Africa: Fight Food Prices by Freeing Up Trade

30 April 2008
guest column

Barriers to free trade are exacerbating the current global food crisis, making the conclusion of the Doha round of global trade talks being conducted by the World Trade Organization (WTO) not a luxury but a matter of real urgency, writes Angel Gurría, secretary-general of the Organisation for Economic Cooperation and Development (OECD).

Governments around the world face weakening economies and soaring food prices. Amid the hand-wringing, an important and immediate step they can take to help would be to agree on a new multilateral trade deal.

Freeing up trade in goods and services can give the world economy a powerful boost in terms of increased innovation and productivity. According to OECD estimates, a 50 percent reduction in tariffs and other trade-distorting support in agriculture and manufactured goods alone would generate global welfare gains estimated at an annual U.S. $44 billion. Developing countries in particular stand to gain GDP per capita growth of two percent a year from full liberalization of tariffs.

Yet still governments are hesitating, for all sorts of mistaken reasons. Delaying further trade liberalization will deprive hundreds of millions of people of the chance to build a better life.

Six decades of progressive multilateral trade liberalization under the GATT (General Agreement on Trade and Tariffs) and WTO systems have brought considerable gains. In the 20 years that OECD has monitored agricultural policies in developed countries, nominal rates of agricultural price protection have more than halved. The volume of world merchandise trade is today 27 times what it was in 1950, compared with just an eightfold increase over the period in the value of world output. Industrial tariffs in developed countries have fallen from an average 40 percent in 1950 to less than four percent today.

But there is still more to be done. Curbs on farm output and exports are exacerbating the current food crisis. With prices of agricultural commodities at all-time highs, we have a unique opportunity in both developed and developing countries to cut trade-distorting farm support, open agricultural markets and free up productive capacity.

That route, rather than protectionism, is the way to address soaring food prices and slumping economies. Export restrictions and embargos may provide short-term relief to consumers in a given country, but they discourage farmers from producing more food in response to higher world prices.

Similarly, protecting farmers with tariffs and other border restrictions means higher prices for consumers and reduced opportunities for competitive suppliers abroad. Isolating agricultural producers from international price movements makes them less able to adjust to changing market demands, adding to global price volatility.

An old trading adage says “the best cure for high prices is high prices”. Higher oil prices prompt exploration and the exploitation of hitherto marginal resources, as well as increased efforts to develop alternative energy sources. Similarly, higher commodity prices can be expected to lead to higher supply – as long as governments allow price increases to be passed on to farmers.

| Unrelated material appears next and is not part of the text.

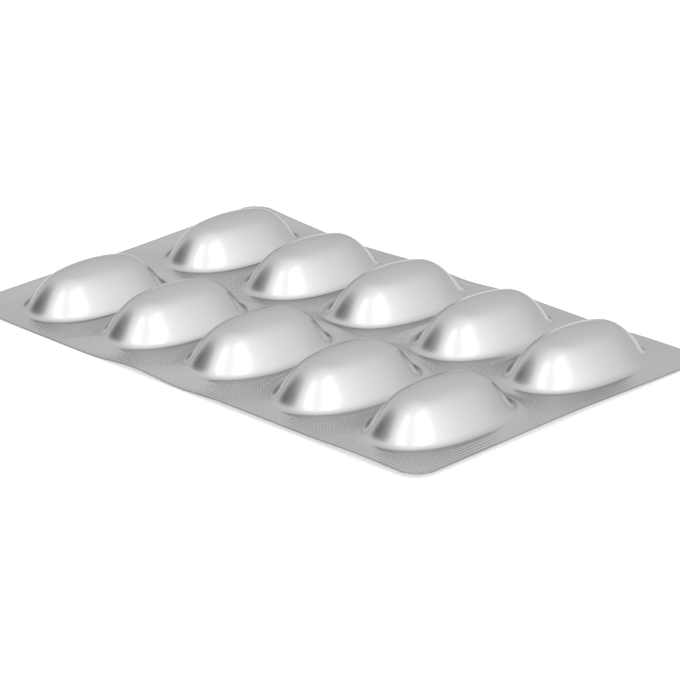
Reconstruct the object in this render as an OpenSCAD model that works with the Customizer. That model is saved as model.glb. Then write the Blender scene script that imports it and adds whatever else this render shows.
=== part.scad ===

Of course, crops don’t grow overnight. Governments can help the many millions around the world hit by higher prices and scarce food by providing humanitarian and food aid. In the last few weeks, a number of countries including the United States and Britain have announced big cash injections for food aid.

But governments should also take a hard look at other policies affecting food supplies, such as those that have contributed to rising demand for bio-fuels.

OECD analysis suggests that bio-fuels production based on “first generation” technologies using agricultural commodity feed stocks won’t deliver the energy security, environmental and economic benefits that have been predicted. Other ways of reducing energy demand and greenhouse gas emissions, combined with freer trade in bio-fuels and their production using new “second generation” technologies that do not rely on commodity feed stocks, offer potentially greater benefits without the unintended impact on food prices.

In parallel, we need to foster growth and development in the world’s poorest countries. OECD analysis shows investment in agriculture, including both research and education and bringing new land into production, to be an important factor in reducing poverty and stimulating economic activity.

Improving the environment in which agriculture operates, thanks to better governance systems, macroeconomic policies, infrastructure, technology, education and health, is just as necessary. A tailored approach is needed, building on the capacity and potential of individual countries.

Which brings us to the Doha Round. WTO negotiations cover all goods and services, and a host of related issues. An agreement now would provide a much-needed endorsement of the rules-based multilateral trading system. It would demonstrate continued international engagement on trade and development issues, and underpin an approach to global governance based on mutually agreed rules and concerted action.

Above all, however, a new trade agreement would bring large and widespread economic gains. In today’s gloomy environment, this is no longer the unnecessary luxury some may have mistakenly considered it to be. It’s a matter of real urgency.